In the material below, find all lines with the string "their" and copy them.

──────── Exercise material ────────

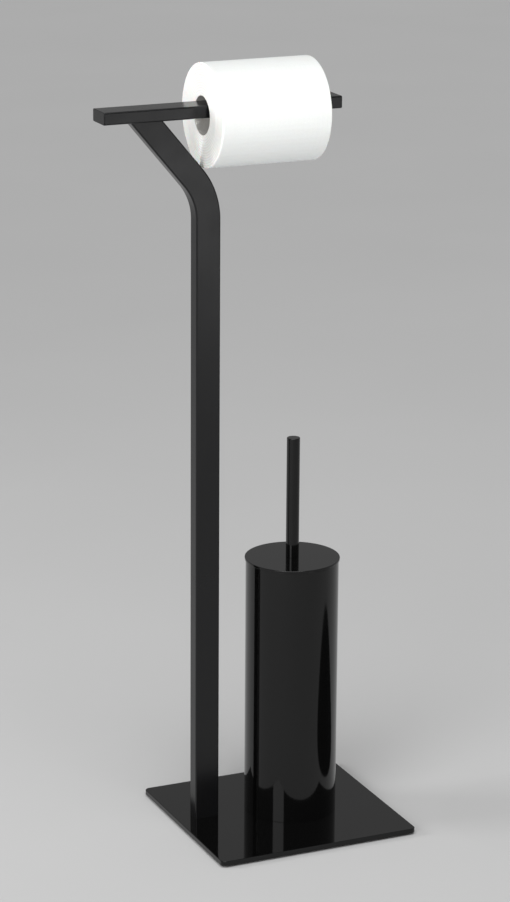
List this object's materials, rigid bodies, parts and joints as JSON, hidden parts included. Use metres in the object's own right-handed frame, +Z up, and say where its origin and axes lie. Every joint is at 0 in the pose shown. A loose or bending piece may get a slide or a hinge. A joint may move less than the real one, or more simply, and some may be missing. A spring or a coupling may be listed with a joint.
{
  "type": "free-standing toilet paper holder",
  "caption": "Free-standing holder: bent post on a square plate, open-ended bar for a toilet roll, and a round container with a lidded toilet brush.",
  "frame": {"origin": "on the floor, under the middle of the base plate", "axes": "+Z up, +X along the roll bar towards its free end, +Y towards the back"},
  "size_m": [0.288, 0.2, 0.7654],
  "materials": {
    "mat_rubber": "matte",
    "plate_lacquer": "gloss",
    "frame_lacquer": "satin",
    "container_lacquer": "gloss",
    "plain_steel": "satin",
    "zinc_steel": "satin",
    "brass_insert": "satin",
    "black_plastic": "satin",
    "white_plastic": "satin",
    "nylon_bristle": "matte",
    "core_board": "matte",
    "tissue": "matte"
  },
  "bodies": {
    "stand": {"anti_slip_mat": "mat_rubber", "base_plate": "plate_lacquer", "post_tube": "frame_lacquer", "post_foot_block": "plain_steel", "post_screws": "zinc_steel", "roll_bar": "frame_lacquer", "bar_left_end": "frame_lacquer", "bar_right_end": "frame_lacquer", "locating_disc": "black_plastic", "disc_screw": "zinc_steel"},
    "container": {"container_tube": "container_lacquer", "container_floor": "container_lacquer", "liner_cup": "black_plastic"},
    "brush": {"lid_disc": "container_lacquer", "lid_collar": "black_plastic", "lid_nut": "zinc_steel", "brush_rod": "zinc_steel", "handle_bush": "brass_insert", "handle_tube": "container_lacquer", "handle_cap": "container_lacquer", "brush_core": "white_plastic", "bristles": "nylon_bristle"},
    "roll": {"roll_core": "core_board", "paper_roll": "tissue"}
  },
  "joints": [
    {"name": "roll_spin", "type": "hinge", "parent": "stand", "child": "roll", "pos_m": [-0.023, 0.014, 0.71537], "axis": [1, 0, 0], "continuous": true},
    {"name": "container_lift", "type": "slide", "parent": "stand", "child": "container", "axis": [0, 0, 1], "range_m": [0, 0.012]},
    {"name": "brush_lift", "type": "slide", "parent": "container", "child": "brush", "axis": [0, 0, 1], "range_m": [0, 0.252]}
  ]
}
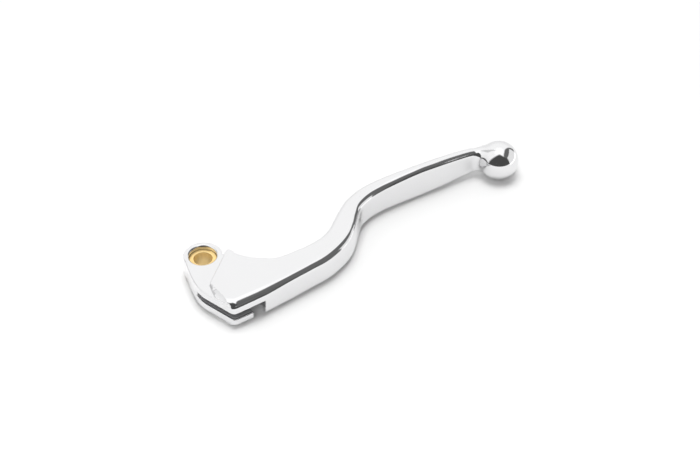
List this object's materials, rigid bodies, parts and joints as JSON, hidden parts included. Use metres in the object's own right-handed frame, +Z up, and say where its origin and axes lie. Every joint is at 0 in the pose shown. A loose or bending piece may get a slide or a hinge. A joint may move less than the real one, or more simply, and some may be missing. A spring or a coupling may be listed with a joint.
{
  "type": "clutch lever",
  "caption": "Polished aluminium clutch lever with a ball end, a cranked finger blade, slotted cable ears and a bronze bush in its pivot eye.",
  "frame": {"origin": "on the pivot axis, at the middle of the lever's thickness", "axes": "+X from the pivot to the ball end, +Y towards the handlebar, +Z up along the pivot axis"},
  "size_m": [0.1696, 0.0466, 0.0184],
  "materials": {
    "polished_aluminium": "polished cast or forged aluminium, bright",
    "bronze": "turned bronze, plain bearing"
  },
  "bodies": {
    "bush": {"pivot_bush": "bronze"},
    "lever": {"lever": "polished_aluminium"}
  },
  "joints": [
    {"name": "lever_pivot", "type": "hinge", "parent": "bush", "child": "lever", "pos_m": [0, 0, 0], "axis": [0, 0, 1], "range_deg": [0, 26]}
  ]
}
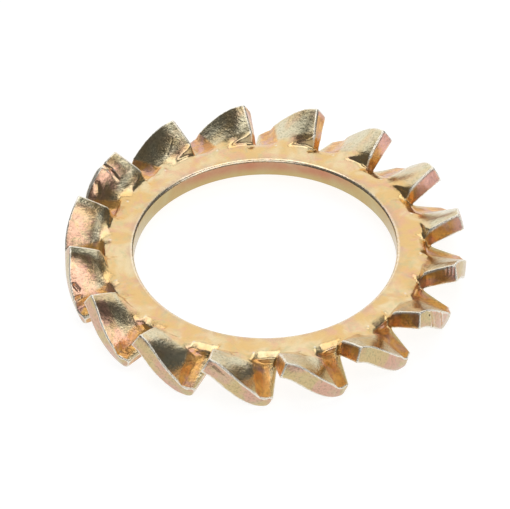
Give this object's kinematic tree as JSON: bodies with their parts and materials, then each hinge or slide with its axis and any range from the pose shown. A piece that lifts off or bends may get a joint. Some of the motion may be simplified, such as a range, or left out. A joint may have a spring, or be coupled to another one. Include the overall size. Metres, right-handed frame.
{
  "type": "toothed lock washer",
  "caption": "Flat steel ring with a plain bore and twisted teeth all round its outside, which bite into the nut and the surface to lock a bolted joint.",
  "frame": {"origin": "centre of the bore, half way through the ring's thickness", "axes": "+Z along the bore axis, up as the washer lies with the coined faces of its teeth on top; +X along the twist line of one tooth"},
  "size_m": [0.0198, 0.0198, 0.0027],
  "materials": {
    "zinc_plated_steel": "satin yellow chromate over zinc plating, iridescent"
  },
  "bodies": {
    "root": {"lock_washer": "zinc_plated_steel"}
  },
  "joints": []
}
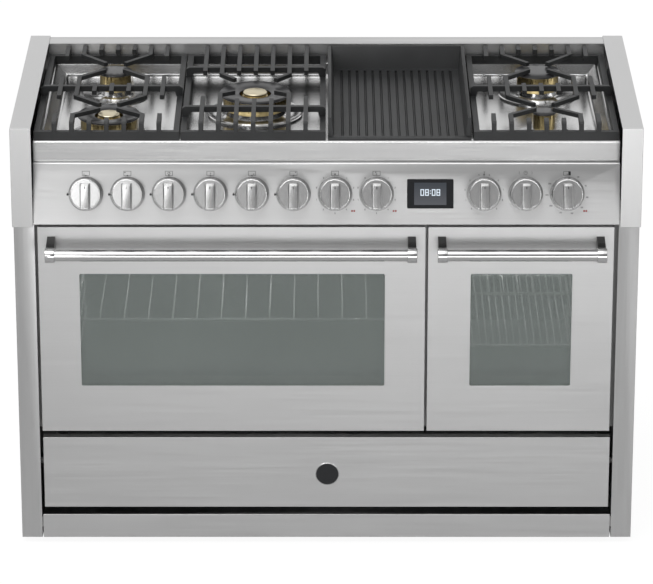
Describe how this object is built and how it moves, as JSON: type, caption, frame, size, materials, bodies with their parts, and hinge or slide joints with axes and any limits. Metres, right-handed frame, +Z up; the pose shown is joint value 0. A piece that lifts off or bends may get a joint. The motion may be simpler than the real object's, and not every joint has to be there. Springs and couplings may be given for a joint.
{
  "type": "range cooker",
  "caption": "Free-standing range cooker in brushed steel with drop-down oven doors, gas burners under cast-iron pan supports, a ribbed griddle, a slanted knob panel and a storage drawer.",
  "frame": {"origin": "on the floor, under the middle of the part's bounding box", "axes": "+X to the right as seen from the front, +Y from front to back, +Z up"},
  "size_m": [1.2, 0.631, 0.872],
  "materials": {
    "body_steel": "brushed stainless steel, horizontal grain",
    "inner_steel": "plain steel sheet",
    "hob_steel": "bright satin stainless steel",
    "black_enamel": "dark vitreous enamel, semi-gloss",
    "wire_chrome": "bright chromed wire",
    "element_metal": "dark oxidised tube",
    "seal_rubber": "matt black seal",
    "foot_plastic": "matt black",
    "burner_aluminium": "cast and rolled aluminium, satin",
    "burner_brass": "machined brass",
    "plug_ceramic": "glazed white ceramic",
    "display_glass": "gloss black glass front",
    "cast_iron": "matt black enamelled cast iron",
    "door_glass": "tinted semi-reflective glass",
    "handle_chrome": "polished steel",
    "knob_metal": "satin and polished metal"
  },
  "bodies": {
    "cooker_body": {"side_panel_left": "body_steel", "side_panel_right": "body_steel", "back_panel": "inner_steel", "base_pan": "inner_steel", "plinth": "body_steel", "feet": "foot_plastic", "hob_top": "hob_steel", "control_panel": "body_steel", "oven_surround": "inner_steel", "large_oven_cavity": "black_enamel", "small_oven_cavity": "black_enamel", "shelf_ladders": "wire_chrome", "oven_shelves": "wire_chrome", "heating_elements": "element_metal", "fan_covers": "black_enamel", "door_seals": "seal_rubber", "burner_cups": "burner_aluminium", "burner_crowns": "burner_brass", "burner_caps": "black_enamel", "wok_centre_caps": "burner_brass", "spark_plugs": "plug_ceramic", "gas_manifold": "burner_aluminium", "gas_taps": "burner_brass", "selector_switches": "foot_plastic", "display_unit": "display_glass", "drawer_runners": "burner_aluminium"},
    "large_door": {"large_door_panel": "body_steel", "large_door_glass": "door_glass", "large_door_liner": "inner_steel", "large_door_handle": "handle_chrome", "large_door_hinges": "burner_aluminium"},
    "small_door": {"small_door_panel": "body_steel", "small_door_glass": "door_glass", "small_door_liner": "inner_steel", "small_door_handle": "handle_chrome", "small_door_hinges": "burner_aluminium"},
    "storage_drawer": {"drawer_front": "body_steel", "drawer_box": "burner_aluminium"},
    "left_support": {"pan_support_left": "cast_iron"},
    "middle_support": {"pan_support_middle": "cast_iron"},
    "right_support": {"pan_support_right": "cast_iron"},
    "griddle": {"griddle_plate": "cast_iron"},
    "gas_tap_shaft_1": {"gas_spindle_1": "burner_aluminium"},
    "gas_tap_knob_1": {"gas_knob_1": "knob_metal"},
    "gas_tap_shaft_2": {"gas_spindle_2": "burner_aluminium"},
    "gas_tap_knob_2": {"gas_knob_2": "knob_metal"},
    "gas_tap_shaft_3": {"gas_spindle_3": "burner_aluminium"},
    "gas_tap_knob_3": {"gas_knob_3": "knob_metal"},
    "gas_tap_shaft_4": {"gas_spindle_4": "burner_aluminium"},
    "gas_tap_knob_4": {"gas_knob_4": "knob_metal"},
    "gas_tap_shaft_5": {"gas_spindle_5": "burner_aluminium"},
    "gas_tap_knob_5": {"gas_knob_5": "knob_metal"},
    "gas_tap_shaft_6": {"gas_spindle_6": "burner_aluminium"},
    "gas_tap_knob_6": {"gas_knob_6": "knob_metal"},
    "griddle_knob_front_body": {"griddle_knob_front": "knob_metal"},
    "griddle_knob_rear_body": {"griddle_knob_rear": "knob_metal"},
    "thermostat_knob_body": {"thermostat_knob": "knob_metal"},
    "function_knob_body": {"function_knob": "knob_metal"},
    "timer_shaft": {"timer_spindle": "burner_aluminium"},
    "timer_knob_body": {"timer_knob": "knob_metal"}
  },
  "joints": [
    {"name": "large_door_hinge", "type": "hinge", "parent": "cooker_body", "child": "large_door", "pos_m": [-0.1822, -0.2335, 0.248], "axis": [1, 0, 0], "range_deg": [0, 90], "stiffness_Nm_per_rad": 5, "springref_deg": -34.38},
    {"name": "small_door_hinge", "type": "hinge", "parent": "cooker_body", "child": "small_door", "pos_m": [0.37375, -0.2335, 0.248], "axis": [1, 0, 0], "range_deg": [0, 90], "stiffness_Nm_per_rad": 2.5, "springref_deg": -34.38},
    {"name": "drawer_slide", "type": "slide", "parent": "cooker_body", "child": "storage_drawer", "axis": [0, -1, 0], "range_m": [0, 0.34]},
    {"name": "left_support_lift", "type": "slide", "parent": "cooker_body", "child": "left_support", "axis": [0, 0, 1], "range_m": [0, 0.2]},
    {"name": "middle_support_lift", "type": "slide", "parent": "cooker_body", "child": "middle_support", "axis": [0, 0, 1], "range_m": [0, 0.2]},
    {"name": "right_support_lift", "type": "slide", "parent": "cooker_body", "child": "right_support", "axis": [0, 0, 1], "range_m": [0, 0.2]},
    {"name": "griddle_lift", "type": "slide", "parent": "cooker_body", "child": "griddle", "axis": [0, 0, 1], "range_m": [0, 0.2]},
    {"name": "gas_tap_1_turn", "type": "hinge", "parent": "cooker_body", "child": "gas_tap_shaft_1", "pos_m": [-0.459, -0.262, 0.734], "axis": [0, -0.9545, 0.2983], "range_deg": [0, 210]},
    {"name": "gas_tap_1_push", "type": "slide", "parent": "gas_tap_shaft_1", "child": "gas_tap_knob_1", "axis": [0, 0.9545, -0.2983], "range_m": [0, 0.003], "stiffness_N_per_m": 1000, "springref_m": -0.003},
    {"name": "gas_tap_2_turn", "type": "hinge", "parent": "cooker_body", "child": "gas_tap_shaft_2", "pos_m": [-0.3798, -0.262, 0.734], "axis": [0, -0.9545, 0.2983], "range_deg": [0, 210]},
    {"name": "gas_tap_2_push", "type": "slide", "parent": "gas_tap_shaft_2", "child": "gas_tap_knob_2", "axis": [0, 0.9545, -0.2983], "range_m": [0, 0.003], "stiffness_N_per_m": 1000, "springref_m": -0.003},
    {"name": "gas_tap_3_turn", "type": "hinge", "parent": "cooker_body", "child": "gas_tap_shaft_3", "pos_m": [-0.3006, -0.262, 0.734], "axis": [0, -0.9545, 0.2983], "range_deg": [0, 210]},
    {"name": "gas_tap_3_push", "type": "slide", "parent": "gas_tap_shaft_3", "child": "gas_tap_knob_3", "axis": [0, 0.9545, -0.2983], "range_m": [0, 0.003], "stiffness_N_per_m": 1000, "springref_m": -0.003},
    {"name": "gas_tap_4_turn", "type": "hinge", "parent": "cooker_body", "child": "gas_tap_shaft_4", "pos_m": [-0.2214, -0.262, 0.734], "axis": [0, -0.9545, 0.2983], "range_deg": [0, 210]},
    {"name": "gas_tap_4_push", "type": "slide", "parent": "gas_tap_shaft_4", "child": "gas_tap_knob_4", "axis": [0, 0.9545, -0.2983], "range_m": [0, 0.003], "stiffness_N_per_m": 1000, "springref_m": -0.003},
    {"name": "gas_tap_5_turn", "type": "hinge", "parent": "cooker_body", "child": "gas_tap_shaft_5", "pos_m": [-0.1422, -0.262, 0.734], "axis": [0, -0.9545, 0.2983], "range_deg": [0, 210]},
    {"name": "gas_tap_5_push", "type": "slide", "parent": "gas_tap_shaft_5", "child": "gas_tap_knob_5", "axis": [0, 0.9545, -0.2983], "range_m": [0, 0.003], "stiffness_N_per_m": 1000, "springref_m": -0.003},
    {"name": "gas_tap_6_turn", "type": "hinge", "parent": "cooker_body", "child": "gas_tap_shaft_6", "pos_m": [-0.063, -0.262, 0.734], "axis": [0, -0.9545, 0.2983], "range_deg": [0, 210]},
    {"name": "gas_tap_6_push", "type": "slide", "parent": "gas_tap_shaft_6", "child": "gas_tap_knob_6", "axis": [0, 0.9545, -0.2983], "range_m": [0, 0.003], "stiffness_N_per_m": 1000, "springref_m": -0.003},
    {"name": "griddle_knob_front_turn", "type": "hinge", "parent": "cooker_body", "child": "griddle_knob_front_body", "pos_m": [0.0162, -0.262, 0.734], "axis": [0, -0.9545, 0.2983], "range_deg": [-300, 0]},
    {"name": "griddle_knob_rear_turn", "type": "hinge", "parent": "cooker_body", "child": "griddle_knob_rear_body", "pos_m": [0.0954, -0.262, 0.734], "axis": [0, -0.9545, 0.2983], "range_deg": [-300, 0]},
    {"name": "thermostat_knob_turn", "type": "hinge", "parent": "cooker_body", "child": "thermostat_knob_body", "pos_m": [0.3006, -0.262, 0.734], "axis": [0, -0.9545, 0.2983], "range_deg": [-300, 0]},
    {"name": "function_knob_turn", "type": "hinge", "parent": "cooker_body", "child": "function_knob_body", "pos_m": [0.459, -0.262, 0.734], "axis": [0, -0.9545, 0.2983], "range_deg": [-300, 0]},
    {"name": "timer_turn", "type": "hinge", "parent": "cooker_body", "child": "timer_shaft", "pos_m": [0.3798, -0.262, 0.734], "axis": [0, -0.9545, 0.2983], "continuous": true},
    {"name": "timer_push", "type": "slide", "parent": "timer_shaft", "child": "timer_knob_body", "axis": [0, 0.9545, -0.2983], "range_m": [0, 0.002], "stiffness_N_per_m": 1000, "springref_m": -0.003}
  ]
}
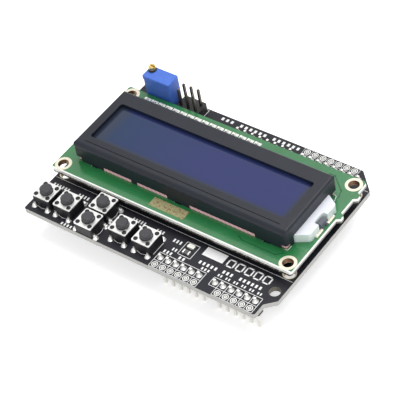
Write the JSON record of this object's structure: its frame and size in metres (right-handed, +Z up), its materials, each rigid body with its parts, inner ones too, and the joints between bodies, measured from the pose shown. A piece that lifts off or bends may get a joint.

────────

Full answer
Give this object's kinematic tree as JSON: bodies with their parts and materials, then each hinge or slide with its axis and any range from the pose shown. A piece that lifts off or bends may get a joint. Some of the motion may be simplified, such as a range, or left out. A joint may have a spring, or be coupled to another one. Include the overall size. Metres, right-handed frame.
Describe how this object is built and how it moves, as JSON: type, caption, frame, size, materials, bodies with their parts, and hinge or slide joints with axes and any limits. Metres, right-handed frame, +Z up; the pose shown is joint value 0. A piece that lifts off or bends may get a joint. The motion may be simpler than the real object's, and not every joint has to be there. Springs and couplings may be given for a joint.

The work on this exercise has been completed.